MPS issue job000441

TitlePoolAMC sometimes fails !arena->insideShield check
Statusclosed
Prioritycritical
Assigned userNick Barnes
OrganizationRavenbrook
Description When running large AMC programs with a checking library, a client
 sometimes sees a check fail (!arena->insideShield). A test program
 can generate this failure within a few minutes. It is not wholly
 deterministic.
AnalysisRelated jobs:
  job001706 -- further work to fix the defect in the right way

Debugging the test program after such a failure showed that an object being forwarded (by a format->move method) is behind a barrier.

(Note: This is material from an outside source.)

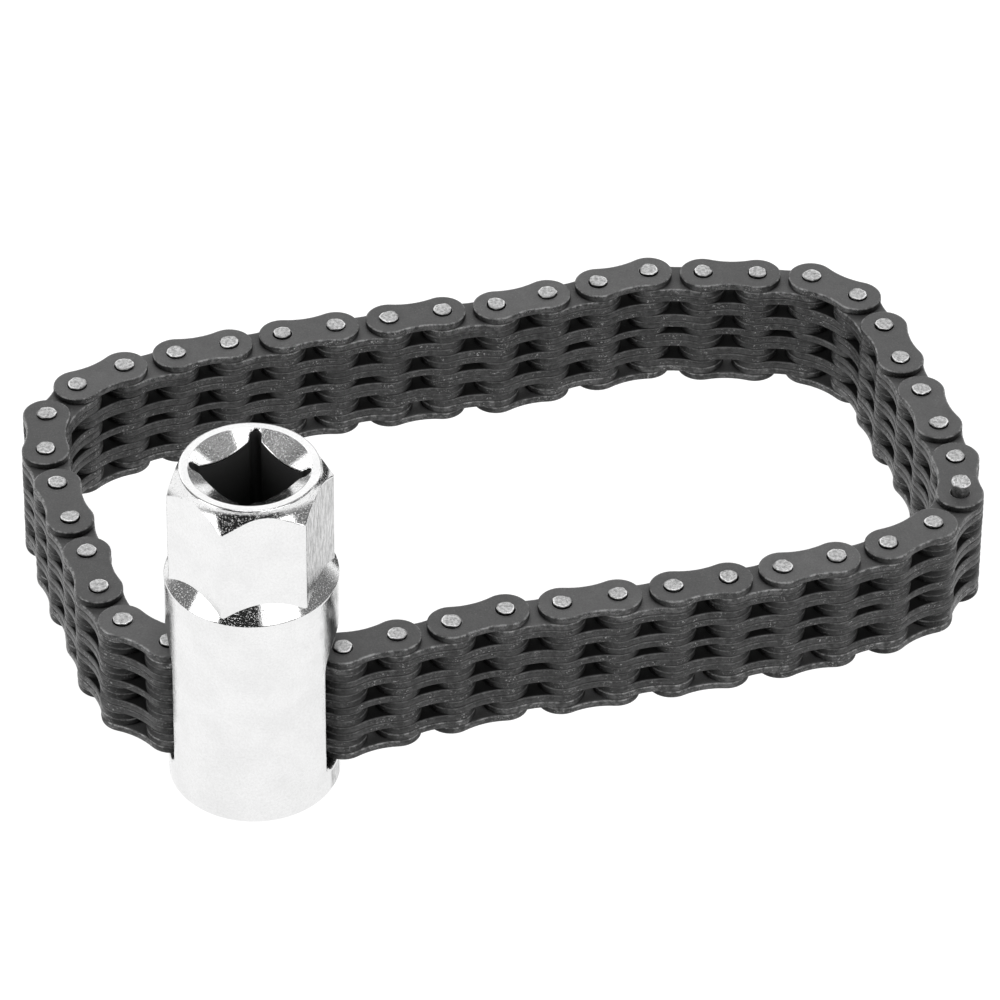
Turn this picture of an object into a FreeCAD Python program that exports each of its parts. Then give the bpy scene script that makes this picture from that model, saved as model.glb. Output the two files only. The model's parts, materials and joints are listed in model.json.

This should be prevented by the ShieldExpose/ShieldCover protocol of the shield module, but AMCFix and AMCHeaderFix were modified last year (changelist 21548, an attempt to speed up Fix), in a way which breaks the shield module's abstraction, with code like this:

 /* .access.read.header: Make sure seg isn't behind a read barrier. */
 shieldUp = FALSE;
 if (SegPM(seg) & AccessREAD) {
   ShieldExpose(arena, seg);
   shieldUp = TRUE;
 }

The problem is that SegPM(seg) is liable to change between this code and the point at which we need the segment exposed. In particular, we may have a barrier on this segment (the from-segment), but the barrier may be down temporarily (because we called ShieldExpose/ShieldCover or because we haven't bothered to erect the barrier yet). In that case the from-segment is in the shield cache (a set of segments to be protected later). Then when we expose and cover the to-segment, the from-segment may be evicted from the cache, to make room for the to-segment, and therefore protected.
The fix is to maintain the shield abstraction: AMCFix and AMCHeaderFix should just call ShieldExpose and ShieldCover. If we need them to go faster, we can write macro versions of these functions.

RHSK 2007-09-12
This fix was not correct (but seems to work anyway). See job001706
for further work to fix the defect in the right way.
How foundcustomer
EvidenceA string of emails, starting with
<http://info.ravenbrook.com/mail/2001/11/23/12-23-02/0.txt>
and culminating with this one, which includes a complete test case:
<http://info.ravenbrook.com/mail/2001/12/05/13-47-22/0.txt>
Created byNick Barnes
Created on2001-12-17 15:04:35
Last modified byGareth Rees
Last modified on2010-10-07 11:15:36
History2001-12-17 NB Created.
2007-09-12 RHSK Ref job001706 -- further work to fix this defect

Fixes

Change Effect Date User Description
25379 closed 2001-12-19 14:42:33 Nick Barnes Make AMC obey shield invariants.
25310 closed 2001-12-17 15:22:01 Nick Barnes Maintain shield abstraction. See job000441.